#### [TO BE DONE]
Print exactly the part opening with the line containing "What three.js and" and closing with the line containing "wasm.setup();", with both of those lines included.
━━━━━━━━
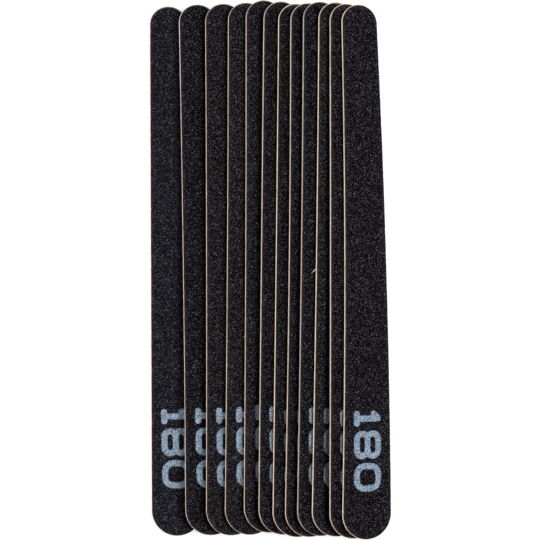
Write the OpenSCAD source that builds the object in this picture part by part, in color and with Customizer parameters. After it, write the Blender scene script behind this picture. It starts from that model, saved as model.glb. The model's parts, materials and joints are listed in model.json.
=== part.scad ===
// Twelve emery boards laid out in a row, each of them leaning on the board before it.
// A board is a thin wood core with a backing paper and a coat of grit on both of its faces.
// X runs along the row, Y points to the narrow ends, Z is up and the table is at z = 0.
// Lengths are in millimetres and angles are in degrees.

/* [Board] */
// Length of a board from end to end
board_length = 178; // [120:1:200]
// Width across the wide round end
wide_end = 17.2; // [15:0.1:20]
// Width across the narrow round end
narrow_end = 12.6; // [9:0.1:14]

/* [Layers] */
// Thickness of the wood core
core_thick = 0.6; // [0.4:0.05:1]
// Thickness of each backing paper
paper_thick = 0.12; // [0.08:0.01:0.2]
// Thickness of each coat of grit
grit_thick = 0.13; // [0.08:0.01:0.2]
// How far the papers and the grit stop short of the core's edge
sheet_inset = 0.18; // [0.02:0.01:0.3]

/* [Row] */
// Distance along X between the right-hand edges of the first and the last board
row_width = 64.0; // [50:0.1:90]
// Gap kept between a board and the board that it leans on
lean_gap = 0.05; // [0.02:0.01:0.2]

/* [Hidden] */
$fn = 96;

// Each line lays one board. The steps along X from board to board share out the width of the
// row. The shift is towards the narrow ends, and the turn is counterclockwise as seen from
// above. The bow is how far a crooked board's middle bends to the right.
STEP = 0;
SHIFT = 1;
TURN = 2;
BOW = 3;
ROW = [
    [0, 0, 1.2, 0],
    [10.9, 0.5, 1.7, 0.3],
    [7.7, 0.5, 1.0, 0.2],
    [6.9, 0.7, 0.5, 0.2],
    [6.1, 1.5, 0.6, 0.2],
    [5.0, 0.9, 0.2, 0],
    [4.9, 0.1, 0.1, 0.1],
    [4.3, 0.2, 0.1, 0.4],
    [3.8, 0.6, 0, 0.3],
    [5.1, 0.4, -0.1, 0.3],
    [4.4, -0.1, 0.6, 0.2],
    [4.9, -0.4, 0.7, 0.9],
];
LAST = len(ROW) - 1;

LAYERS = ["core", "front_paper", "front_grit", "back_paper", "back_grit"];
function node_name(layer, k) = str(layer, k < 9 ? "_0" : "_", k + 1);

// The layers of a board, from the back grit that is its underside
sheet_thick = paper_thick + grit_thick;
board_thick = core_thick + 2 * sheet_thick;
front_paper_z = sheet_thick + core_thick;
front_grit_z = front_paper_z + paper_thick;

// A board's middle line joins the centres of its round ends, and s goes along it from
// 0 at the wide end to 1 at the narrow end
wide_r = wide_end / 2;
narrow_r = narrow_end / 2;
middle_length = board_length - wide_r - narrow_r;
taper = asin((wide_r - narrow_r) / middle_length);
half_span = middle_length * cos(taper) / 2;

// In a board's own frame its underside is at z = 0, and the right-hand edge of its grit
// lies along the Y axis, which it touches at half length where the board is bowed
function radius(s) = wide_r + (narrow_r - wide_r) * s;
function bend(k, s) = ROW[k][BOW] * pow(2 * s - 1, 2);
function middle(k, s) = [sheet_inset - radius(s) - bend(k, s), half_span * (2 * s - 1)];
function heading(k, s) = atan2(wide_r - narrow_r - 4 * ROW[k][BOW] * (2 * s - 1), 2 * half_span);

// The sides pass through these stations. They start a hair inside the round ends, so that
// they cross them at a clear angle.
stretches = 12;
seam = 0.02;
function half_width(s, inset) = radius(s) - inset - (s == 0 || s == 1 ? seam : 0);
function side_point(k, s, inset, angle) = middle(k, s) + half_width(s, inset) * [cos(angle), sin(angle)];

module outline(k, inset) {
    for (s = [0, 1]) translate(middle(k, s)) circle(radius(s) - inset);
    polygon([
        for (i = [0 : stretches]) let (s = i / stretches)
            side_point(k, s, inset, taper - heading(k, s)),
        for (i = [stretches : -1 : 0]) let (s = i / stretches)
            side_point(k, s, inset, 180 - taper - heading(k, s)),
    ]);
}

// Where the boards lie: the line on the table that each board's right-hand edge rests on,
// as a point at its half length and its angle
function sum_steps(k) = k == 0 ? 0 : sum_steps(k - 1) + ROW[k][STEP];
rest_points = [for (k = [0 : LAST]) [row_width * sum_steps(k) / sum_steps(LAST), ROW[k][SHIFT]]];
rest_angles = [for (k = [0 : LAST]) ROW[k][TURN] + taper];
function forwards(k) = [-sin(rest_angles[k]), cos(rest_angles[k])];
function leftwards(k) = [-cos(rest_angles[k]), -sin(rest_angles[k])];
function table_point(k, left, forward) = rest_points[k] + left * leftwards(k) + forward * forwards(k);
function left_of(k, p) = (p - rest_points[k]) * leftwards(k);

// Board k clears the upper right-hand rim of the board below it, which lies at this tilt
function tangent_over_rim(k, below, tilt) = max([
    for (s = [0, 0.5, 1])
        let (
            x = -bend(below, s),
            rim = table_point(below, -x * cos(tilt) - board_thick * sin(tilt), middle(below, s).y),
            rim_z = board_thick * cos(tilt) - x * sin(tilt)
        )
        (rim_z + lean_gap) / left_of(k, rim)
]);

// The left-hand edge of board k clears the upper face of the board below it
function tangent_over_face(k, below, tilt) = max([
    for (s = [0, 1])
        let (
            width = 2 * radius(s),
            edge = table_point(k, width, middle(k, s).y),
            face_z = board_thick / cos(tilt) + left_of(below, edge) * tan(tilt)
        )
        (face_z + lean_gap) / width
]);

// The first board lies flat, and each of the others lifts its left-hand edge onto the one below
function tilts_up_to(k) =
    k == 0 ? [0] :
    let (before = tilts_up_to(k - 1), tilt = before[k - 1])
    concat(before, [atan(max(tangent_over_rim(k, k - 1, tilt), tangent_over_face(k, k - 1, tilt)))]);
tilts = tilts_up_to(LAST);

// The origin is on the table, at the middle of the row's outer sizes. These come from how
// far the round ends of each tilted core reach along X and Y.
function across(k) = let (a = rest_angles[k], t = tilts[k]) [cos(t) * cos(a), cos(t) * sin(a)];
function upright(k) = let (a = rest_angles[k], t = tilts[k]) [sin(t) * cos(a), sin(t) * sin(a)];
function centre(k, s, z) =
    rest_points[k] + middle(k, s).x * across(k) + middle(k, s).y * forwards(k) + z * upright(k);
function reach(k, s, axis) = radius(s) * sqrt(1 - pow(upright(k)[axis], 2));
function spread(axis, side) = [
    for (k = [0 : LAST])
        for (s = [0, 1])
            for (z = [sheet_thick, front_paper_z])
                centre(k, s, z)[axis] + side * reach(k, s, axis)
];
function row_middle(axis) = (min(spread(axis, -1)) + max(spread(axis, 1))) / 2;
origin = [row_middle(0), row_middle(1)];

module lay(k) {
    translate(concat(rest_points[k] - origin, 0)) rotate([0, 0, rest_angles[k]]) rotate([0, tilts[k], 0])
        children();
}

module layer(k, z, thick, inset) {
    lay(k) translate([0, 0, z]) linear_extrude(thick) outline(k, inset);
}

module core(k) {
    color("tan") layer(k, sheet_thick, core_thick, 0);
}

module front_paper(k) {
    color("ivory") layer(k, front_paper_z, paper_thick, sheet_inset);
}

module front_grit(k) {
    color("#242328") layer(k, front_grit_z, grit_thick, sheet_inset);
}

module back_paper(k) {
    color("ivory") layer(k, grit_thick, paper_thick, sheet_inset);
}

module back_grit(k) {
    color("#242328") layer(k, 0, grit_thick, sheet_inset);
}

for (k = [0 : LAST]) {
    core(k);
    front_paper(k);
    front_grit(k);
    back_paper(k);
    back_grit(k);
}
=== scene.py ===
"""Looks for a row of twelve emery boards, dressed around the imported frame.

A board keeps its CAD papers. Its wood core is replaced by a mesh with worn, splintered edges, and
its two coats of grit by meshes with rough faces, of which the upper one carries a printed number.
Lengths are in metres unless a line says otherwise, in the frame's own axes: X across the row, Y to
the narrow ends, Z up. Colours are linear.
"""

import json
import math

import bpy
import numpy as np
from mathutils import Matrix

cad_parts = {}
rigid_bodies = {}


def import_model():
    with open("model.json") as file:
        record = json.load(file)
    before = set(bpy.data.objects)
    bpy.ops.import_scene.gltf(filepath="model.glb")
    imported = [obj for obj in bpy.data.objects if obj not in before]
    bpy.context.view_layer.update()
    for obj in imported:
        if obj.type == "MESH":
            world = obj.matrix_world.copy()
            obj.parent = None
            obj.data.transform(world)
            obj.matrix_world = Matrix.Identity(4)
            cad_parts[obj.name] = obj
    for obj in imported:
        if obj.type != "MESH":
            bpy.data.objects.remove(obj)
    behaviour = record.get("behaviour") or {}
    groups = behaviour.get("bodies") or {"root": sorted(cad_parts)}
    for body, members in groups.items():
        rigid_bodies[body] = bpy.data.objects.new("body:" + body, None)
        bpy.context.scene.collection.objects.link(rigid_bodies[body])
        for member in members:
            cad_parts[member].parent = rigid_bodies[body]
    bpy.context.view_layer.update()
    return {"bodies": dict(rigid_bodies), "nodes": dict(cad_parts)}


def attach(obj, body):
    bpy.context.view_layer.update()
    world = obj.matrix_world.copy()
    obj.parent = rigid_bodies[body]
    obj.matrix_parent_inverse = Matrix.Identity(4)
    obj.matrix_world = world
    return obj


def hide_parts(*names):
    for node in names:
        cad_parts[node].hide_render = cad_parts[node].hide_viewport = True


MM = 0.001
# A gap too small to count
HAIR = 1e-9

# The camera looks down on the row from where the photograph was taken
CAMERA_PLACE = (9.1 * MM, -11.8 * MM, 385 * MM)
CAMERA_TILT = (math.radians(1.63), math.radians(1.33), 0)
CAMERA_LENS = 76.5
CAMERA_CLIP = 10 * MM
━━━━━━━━
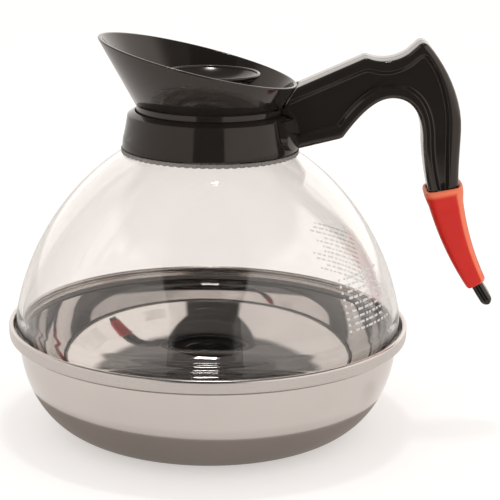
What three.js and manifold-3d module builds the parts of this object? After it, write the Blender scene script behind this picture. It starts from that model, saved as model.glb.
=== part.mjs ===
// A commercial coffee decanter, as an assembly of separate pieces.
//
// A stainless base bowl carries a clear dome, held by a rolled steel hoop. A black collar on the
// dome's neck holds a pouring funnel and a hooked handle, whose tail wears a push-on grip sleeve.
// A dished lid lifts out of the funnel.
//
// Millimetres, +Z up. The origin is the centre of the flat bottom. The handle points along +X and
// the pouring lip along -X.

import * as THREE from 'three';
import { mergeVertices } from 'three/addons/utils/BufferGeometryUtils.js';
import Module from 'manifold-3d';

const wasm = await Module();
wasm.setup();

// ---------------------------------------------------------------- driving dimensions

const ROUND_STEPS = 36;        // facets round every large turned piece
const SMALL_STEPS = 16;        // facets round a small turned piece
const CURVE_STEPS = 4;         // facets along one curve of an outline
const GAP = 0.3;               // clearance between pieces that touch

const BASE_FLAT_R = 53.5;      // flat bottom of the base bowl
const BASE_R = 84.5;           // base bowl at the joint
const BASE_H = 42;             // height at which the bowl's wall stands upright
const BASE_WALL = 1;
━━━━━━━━
#### [REPLY]
What three.js and manifold-3d module builds the parts of this object? After it, write the Blender scene script behind this picture. It starts from that model, saved as model.glb.
=== part.mjs ===
// A commercial coffee decanter, as an assembly of separate pieces.
//
// A stainless base bowl carries a clear dome, held by a rolled steel hoop. A black collar on the
// dome's neck holds a pouring funnel and a hooked handle, whose tail wears a push-on grip sleeve.
// A dished lid lifts out of the funnel.
//
// Millimetres, +Z up. The origin is the centre of the flat bottom. The handle points along +X and
// the pouring lip along -X.

import * as THREE from 'three';
import { mergeVertices } from 'three/addons/utils/BufferGeometryUtils.js';
import Module from 'manifold-3d';

const wasm = await Module();
wasm.setup();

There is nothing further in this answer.